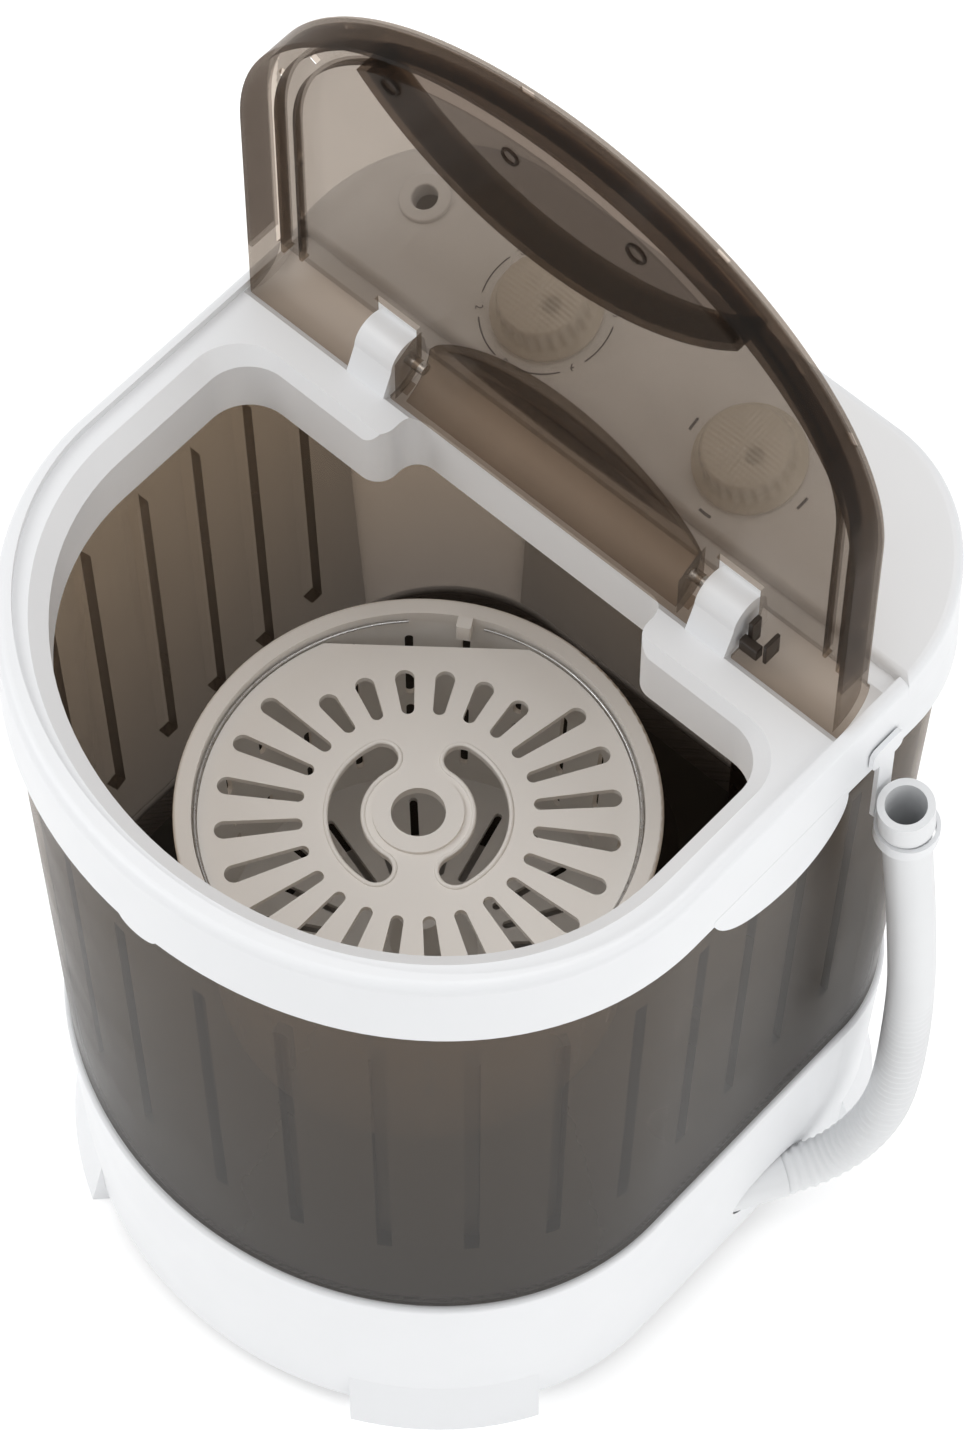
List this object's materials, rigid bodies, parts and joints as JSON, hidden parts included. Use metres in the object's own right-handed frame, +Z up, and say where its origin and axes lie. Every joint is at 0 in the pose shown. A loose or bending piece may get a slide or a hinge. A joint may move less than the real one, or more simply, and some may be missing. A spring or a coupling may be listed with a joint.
{
  "type": "top load washing machine",
  "caption": "Small portable washer: smoky clear D-shaped tub on a white base, hinged clear lid, lift-out spin basket and hung drain hose.",
  "frame": {"origin": "on the floor, under the middle of the machine", "axes": "+Z up, +Y towards the control panel at the back, +X towards the drain hose side"},
  "size_m": [0.3923, 0.378, 0.74],
  "materials": {
    "white_shell": "satin gloss moulded",
    "smoke_clear": "smoky translucent moulded",
    "smoke_cover": "dark translucent cover",
    "lid_smoke": "smoky clear moulded",
    "knob_clear": "clear moulded, faceted",
    "cream_plastic": "satin",
    "pulsator_plastic": "satin",
    "grey_plastic": "moulded",
    "hose_white": "flexible, satin",
    "rubber_black": "matte",
    "steel": "brushed",
    "motor_metal": "satin",
    "cast_metal": "as cast"
  },
  "bodies": {
    "cabinet": {"base_housing": "white_shell", "bottom_plate": "grey_plastic", "feet": "white_shell", "base_screws": "steel", "tub": "smoke_clear", "overflow_duct": "smoke_cover", "top_frame": "white_shell", "hinge_pins": "steel", "control_panel": "white_shell", "inlet_ring": "white_shell", "panel_screws": "steel", "timer_module": "grey_plastic", "selector_switch": "grey_plastic", "bearing_housing": "cast_metal", "bearings": "steel", "shaft_seal": "rubber_black", "drive_belt": "rubber_black", "motor": "motor_metal", "motor_bracket": "motor_metal", "motor_grommets": "rubber_black", "capacitor": "grey_plastic", "drain_elbow": "hose_white", "drain_hose": "hose_white", "hose_cuff": "hose_white", "hose_hook": "white_shell", "cord_gland": "grey_plastic"},
    "lid": {"lid": "lid_smoke", "lid_grip": "lid_smoke"},
    "timer": {"timer_knob": "knob_clear"},
    "selector": {"selector_knob": "knob_clear"},
    "drive": {"drive_shaft": "steel", "driven_pulley": "grey_plastic", "shaft_nut": "steel", "pulsator": "pulsator_plastic"},
    "basket": {"spin_basket": "cream_plastic", "basket_ring": "steel", "basket_clip": "cream_plastic"},
    "basket_cover": {"basket_lid": "cream_plastic"},
    "rotor": {"motor_shaft": "steel", "motor_pulley": "cast_metal"}
  },
  "joints": [
    {"name": "lid_hinge", "type": "hinge", "parent": "cabinet", "child": "lid", "pos_m": [0, 0.077, 0.488], "axis": [1, 0, 0], "range_deg": [0, 90]},
    {"name": "timer_turn", "type": "hinge", "parent": "cabinet", "child": "timer", "pos_m": [-0.059, 0.139, 0.49021], "axis": [0, -0.2659, 0.964], "range_deg": [-300, 0]},
    {"name": "selector_turn", "type": "hinge", "parent": "cabinet", "child": "selector", "pos_m": [0.059, 0.139, 0.49021], "axis": [0, -0.2659, 0.964], "range_deg": [-45, 45]},
    {"name": "drive_spin", "type": "hinge", "parent": "cabinet", "child": "drive", "pos_m": [0, -0.015, 0.1], "axis": [0, 0, 1], "continuous": true},
    {"name": "basket_lift", "type": "slide", "parent": "drive", "child": "basket", "axis": [0, 0, 1], "range_m": [0, 0.105]},
    {"name": "basket_cover_lift", "type": "slide", "parent": "basket", "child": "basket_cover", "axis": [0, 0, 1], "range_m": [0, 0.02]},
    {"name": "motor_spin", "type": "hinge", "parent": "cabinet", "child": "rotor", "pos_m": [0, 0.105, 0.1], "axis": [0, 0, 1], "continuous": true}
  ],
  "couplings": [
    {"joint": "motor_spin", "follows": "drive_spin", "ratio": 6.0909}
  ]
}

### WRITTEN EXERCISE:
Report all lines of the data that include the word "slide".

### EXERCISE ANSWER:
List this object's materials, rigid bodies, parts and joints as JSON, hidden parts included. Use metres in the object's own right-handed frame, +Z up, and say where its origin and axes lie. Every joint is at 0 in the pose shown. A loose or bending piece may get a slide or a hinge. A joint may move less than the real one, or more simply, and some may be missing. A spring or a coupling may be listed with a joint.
    {"name": "basket_lift", "type": "slide", "parent": "drive", "child": "basket", "axis": [0, 0, 1], "range_m": [0, 0.105]},
    {"name": "basket_cover_lift", "type": "slide", "parent": "basket", "child": "basket_cover", "axis": [0, 0, 1], "range_m": [0, 0.02]},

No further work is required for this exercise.